Give all of the lines again exactly as they read.
########
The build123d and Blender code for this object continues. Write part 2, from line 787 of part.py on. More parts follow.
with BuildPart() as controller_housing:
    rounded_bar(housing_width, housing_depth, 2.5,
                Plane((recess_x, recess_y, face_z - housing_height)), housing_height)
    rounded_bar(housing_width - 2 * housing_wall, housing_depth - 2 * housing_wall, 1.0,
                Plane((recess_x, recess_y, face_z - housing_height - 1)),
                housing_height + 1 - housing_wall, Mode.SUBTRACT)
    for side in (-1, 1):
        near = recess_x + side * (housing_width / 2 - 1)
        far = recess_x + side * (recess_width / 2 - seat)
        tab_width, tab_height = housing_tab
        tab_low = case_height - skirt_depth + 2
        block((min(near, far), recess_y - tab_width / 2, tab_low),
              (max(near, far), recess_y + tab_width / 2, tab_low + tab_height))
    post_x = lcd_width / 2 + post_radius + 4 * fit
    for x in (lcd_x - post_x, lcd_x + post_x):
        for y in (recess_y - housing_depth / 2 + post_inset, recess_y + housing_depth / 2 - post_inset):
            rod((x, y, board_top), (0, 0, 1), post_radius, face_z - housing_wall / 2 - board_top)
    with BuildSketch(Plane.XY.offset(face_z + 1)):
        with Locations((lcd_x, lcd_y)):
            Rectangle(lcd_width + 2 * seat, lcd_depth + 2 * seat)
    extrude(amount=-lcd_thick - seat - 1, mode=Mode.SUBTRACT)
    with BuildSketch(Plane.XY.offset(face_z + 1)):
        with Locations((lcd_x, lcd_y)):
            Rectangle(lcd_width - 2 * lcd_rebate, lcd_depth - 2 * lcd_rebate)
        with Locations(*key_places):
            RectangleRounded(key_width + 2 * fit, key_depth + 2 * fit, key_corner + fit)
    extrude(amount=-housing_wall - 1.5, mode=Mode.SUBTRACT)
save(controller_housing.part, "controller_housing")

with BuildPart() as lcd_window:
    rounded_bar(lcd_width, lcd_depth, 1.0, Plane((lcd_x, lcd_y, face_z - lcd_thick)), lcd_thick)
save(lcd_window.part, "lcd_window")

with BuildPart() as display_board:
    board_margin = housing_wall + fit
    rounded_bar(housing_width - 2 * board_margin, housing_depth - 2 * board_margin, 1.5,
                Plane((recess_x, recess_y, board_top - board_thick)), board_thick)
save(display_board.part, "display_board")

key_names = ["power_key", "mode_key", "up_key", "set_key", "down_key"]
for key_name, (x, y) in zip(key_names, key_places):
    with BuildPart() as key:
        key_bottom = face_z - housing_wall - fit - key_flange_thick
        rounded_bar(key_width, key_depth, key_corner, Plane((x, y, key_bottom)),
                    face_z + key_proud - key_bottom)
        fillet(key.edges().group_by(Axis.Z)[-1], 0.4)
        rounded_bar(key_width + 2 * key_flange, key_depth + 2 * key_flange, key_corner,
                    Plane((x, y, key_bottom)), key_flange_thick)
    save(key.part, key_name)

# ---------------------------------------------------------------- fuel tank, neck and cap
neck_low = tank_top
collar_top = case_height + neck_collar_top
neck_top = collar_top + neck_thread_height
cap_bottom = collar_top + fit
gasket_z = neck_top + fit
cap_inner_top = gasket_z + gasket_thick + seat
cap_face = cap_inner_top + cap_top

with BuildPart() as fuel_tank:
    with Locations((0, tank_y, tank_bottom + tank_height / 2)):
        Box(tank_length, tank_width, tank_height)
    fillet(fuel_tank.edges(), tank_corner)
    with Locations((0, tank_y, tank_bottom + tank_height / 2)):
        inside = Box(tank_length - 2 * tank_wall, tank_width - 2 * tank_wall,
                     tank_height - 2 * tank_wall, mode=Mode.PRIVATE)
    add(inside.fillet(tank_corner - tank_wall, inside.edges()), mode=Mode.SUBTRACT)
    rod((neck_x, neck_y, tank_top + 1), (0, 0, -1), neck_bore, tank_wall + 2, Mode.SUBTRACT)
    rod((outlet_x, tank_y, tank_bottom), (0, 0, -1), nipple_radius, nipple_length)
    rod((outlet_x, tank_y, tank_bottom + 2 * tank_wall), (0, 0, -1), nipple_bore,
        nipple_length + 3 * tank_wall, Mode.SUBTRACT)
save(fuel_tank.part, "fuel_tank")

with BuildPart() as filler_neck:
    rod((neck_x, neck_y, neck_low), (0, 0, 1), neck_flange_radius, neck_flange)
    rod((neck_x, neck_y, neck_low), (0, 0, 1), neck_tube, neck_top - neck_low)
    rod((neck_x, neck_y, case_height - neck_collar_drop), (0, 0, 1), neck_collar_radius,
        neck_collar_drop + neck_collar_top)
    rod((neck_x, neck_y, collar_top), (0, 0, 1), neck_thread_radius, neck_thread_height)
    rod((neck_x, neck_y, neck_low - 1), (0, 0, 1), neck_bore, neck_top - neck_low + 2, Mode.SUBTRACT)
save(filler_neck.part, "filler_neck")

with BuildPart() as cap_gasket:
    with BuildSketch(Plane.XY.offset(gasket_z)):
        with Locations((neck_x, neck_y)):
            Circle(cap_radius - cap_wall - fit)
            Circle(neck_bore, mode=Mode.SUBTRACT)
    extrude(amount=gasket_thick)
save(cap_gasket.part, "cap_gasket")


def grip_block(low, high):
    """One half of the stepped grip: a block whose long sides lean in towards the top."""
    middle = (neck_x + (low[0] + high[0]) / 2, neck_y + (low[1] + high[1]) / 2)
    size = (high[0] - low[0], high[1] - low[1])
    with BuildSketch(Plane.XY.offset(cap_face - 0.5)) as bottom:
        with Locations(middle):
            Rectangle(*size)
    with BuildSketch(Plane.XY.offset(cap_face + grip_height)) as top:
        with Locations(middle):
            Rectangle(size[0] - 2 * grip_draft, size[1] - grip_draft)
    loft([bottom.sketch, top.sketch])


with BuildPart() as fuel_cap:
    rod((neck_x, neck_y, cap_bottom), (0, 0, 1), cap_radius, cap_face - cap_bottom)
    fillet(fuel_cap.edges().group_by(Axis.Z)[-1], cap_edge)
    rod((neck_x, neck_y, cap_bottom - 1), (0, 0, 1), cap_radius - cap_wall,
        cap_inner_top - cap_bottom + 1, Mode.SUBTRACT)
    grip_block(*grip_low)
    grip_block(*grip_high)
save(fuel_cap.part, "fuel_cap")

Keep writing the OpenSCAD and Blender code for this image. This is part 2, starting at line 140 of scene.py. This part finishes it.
########
REPLY:
The build123d and Blender code for this object continues. Write part 2, from line 787 of part.py on. More parts follow.
with BuildPart() as controller_housing:
    rounded_bar(housing_width, housing_depth, 2.5,
                Plane((recess_x, recess_y, face_z - housing_height)), housing_height)
    rounded_bar(housing_width - 2 * housing_wall, housing_depth - 2 * housing_wall, 1.0,
                Plane((recess_x, recess_y, face_z - housing_height - 1)),
                housing_height + 1 - housing_wall, Mode.SUBTRACT)
    for side in (-1, 1):
        near = recess_x + side * (housing_width / 2 - 1)
        far = recess_x + side * (recess_width / 2 - seat)
        tab_width, tab_height = housing_tab
        tab_low = case_height - skirt_depth + 2
        block((min(near, far), recess_y - tab_width / 2, tab_low),
              (max(near, far), recess_y + tab_width / 2, tab_low + tab_height))
    post_x = lcd_width / 2 + post_radius + 4 * fit
    for x in (lcd_x - post_x, lcd_x + post_x):
        for y in (recess_y - housing_depth / 2 + post_inset, recess_y + housing_depth / 2 - post_inset):
            rod((x, y, board_top), (0, 0, 1), post_radius, face_z - housing_wall / 2 - board_top)
    with BuildSketch(Plane.XY.offset(face_z + 1)):
        with Locations((lcd_x, lcd_y)):
            Rectangle(lcd_width + 2 * seat, lcd_depth + 2 * seat)
    extrude(amount=-lcd_thick - seat - 1, mode=Mode.SUBTRACT)
    with BuildSketch(Plane.XY.offset(face_z + 1)):
        with Locations((lcd_x, lcd_y)):
            Rectangle(lcd_width - 2 * lcd_rebate, lcd_depth - 2 * lcd_rebate)
        with Locations(*key_places):
            RectangleRounded(key_width + 2 * fit, key_depth + 2 * fit, key_corner + fit)
    extrude(amount=-housing_wall - 1.5, mode=Mode.SUBTRACT)
save(controller_housing.part, "controller_housing")

with BuildPart() as lcd_window:
    rounded_bar(lcd_width, lcd_depth, 1.0, Plane((lcd_x, lcd_y, face_z - lcd_thick)), lcd_thick)
save(lcd_window.part, "lcd_window")

with BuildPart() as display_board:
    board_margin = housing_wall + fit
    rounded_bar(housing_width - 2 * board_margin, housing_depth - 2 * board_margin, 1.5,
                Plane((recess_x, recess_y, board_top - board_thick)), board_thick)
save(display_board.part, "display_board")

key_names = ["power_key", "mode_key", "up_key", "set_key", "down_key"]
for key_name, (x, y) in zip(key_names, key_places):
    with BuildPart() as key:
        key_bottom = face_z - housing_wall - fit - key_flange_thick
        rounded_bar(key_width, key_depth, key_corner, Plane((x, y, key_bottom)),
                    face_z + key_proud - key_bottom)
        fillet(key.edges().group_by(Axis.Z)[-1], 0.4)
        rounded_bar(key_width + 2 * key_flange, key_depth + 2 * key_flange, key_corner,
                    Plane((x, y, key_bottom)), key_flange_thick)
    save(key.part, key_name)

# ---------------------------------------------------------------- fuel tank, neck and cap
neck_low = tank_top
collar_top = case_height + neck_collar_top
neck_top = collar_top + neck_thread_height
cap_bottom = collar_top + fit
gasket_z = neck_top + fit
cap_inner_top = gasket_z + gasket_thick + seat
cap_face = cap_inner_top + cap_top

with BuildPart() as fuel_tank:
    with Locations((0, tank_y, tank_bottom + tank_height / 2)):
        Box(tank_length, tank_width, tank_height)
    fillet(fuel_tank.edges(), tank_corner)
    with Locations((0, tank_y, tank_bottom + tank_height / 2)):
        inside = Box(tank_length - 2 * tank_wall, tank_width - 2 * tank_wall,
                     tank_height - 2 * tank_wall, mode=Mode.PRIVATE)
    add(inside.fillet(tank_corner - tank_wall, inside.edges()), mode=Mode.SUBTRACT)
    rod((neck_x, neck_y, tank_top + 1), (0, 0, -1), neck_bore, tank_wall + 2, Mode.SUBTRACT)
    rod((outlet_x, tank_y, tank_bottom), (0, 0, -1), nipple_radius, nipple_length)
    rod((outlet_x, tank_y, tank_bottom + 2 * tank_wall), (0, 0, -1), nipple_bore,
        nipple_length + 3 * tank_wall, Mode.SUBTRACT)
save(fuel_tank.part, "fuel_tank")

with BuildPart() as filler_neck:
    rod((neck_x, neck_y, neck_low), (0, 0, 1), neck_flange_radius, neck_flange)
    rod((neck_x, neck_y, neck_low), (0, 0, 1), neck_tube, neck_top - neck_low)
    rod((neck_x, neck_y, case_height - neck_collar_drop), (0, 0, 1), neck_collar_radius,
        neck_collar_drop + neck_collar_top)
    rod((neck_x, neck_y, collar_top), (0, 0, 1), neck_thread_radius, neck_thread_height)
    rod((neck_x, neck_y, neck_low - 1), (0, 0, 1), neck_bore, neck_top - neck_low + 2, Mode.SUBTRACT)
save(filler_neck.part, "filler_neck")

with BuildPart() as cap_gasket:
    with BuildSketch(Plane.XY.offset(gasket_z)):
        with Locations((neck_x, neck_y)):
            Circle(cap_radius - cap_wall - fit)
            Circle(neck_bore, mode=Mode.SUBTRACT)
    extrude(amount=gasket_thick)
save(cap_gasket.part, "cap_gasket")


def grip_block(low, high):
    """One half of the stepped grip: a block whose long sides lean in towards the top."""
    middle = (neck_x + (low[0] + high[0]) / 2, neck_y + (low[1] + high[1]) / 2)
    size = (high[0] - low[0], high[1] - low[1])
    with BuildSketch(Plane.XY.offset(cap_face - 0.5)) as bottom:
        with Locations(middle):
            Rectangle(*size)
    with BuildSketch(Plane.XY.offset(cap_face + grip_height)) as top:
        with Locations(middle):
            Rectangle(size[0] - 2 * grip_draft, size[1] - grip_draft)
    loft([bottom.sketch, top.sketch])


with BuildPart() as fuel_cap:
    rod((neck_x, neck_y, cap_bottom), (0, 0, 1), cap_radius, cap_face - cap_bottom)
    fillet(fuel_cap.edges().group_by(Axis.Z)[-1], cap_edge)
    rod((neck_x, neck_y, cap_bottom - 1), (0, 0, 1), cap_radius - cap_wall,
        cap_inner_top - cap_bottom + 1, Mode.SUBTRACT)
    grip_block(*grip_low)
    grip_block(*grip_high)
save(fuel_cap.part, "fuel_cap")

Keep writing the OpenSCAD and Blender code for this image. This is part 2, starting at line 140 of scene.py. This part finishes it.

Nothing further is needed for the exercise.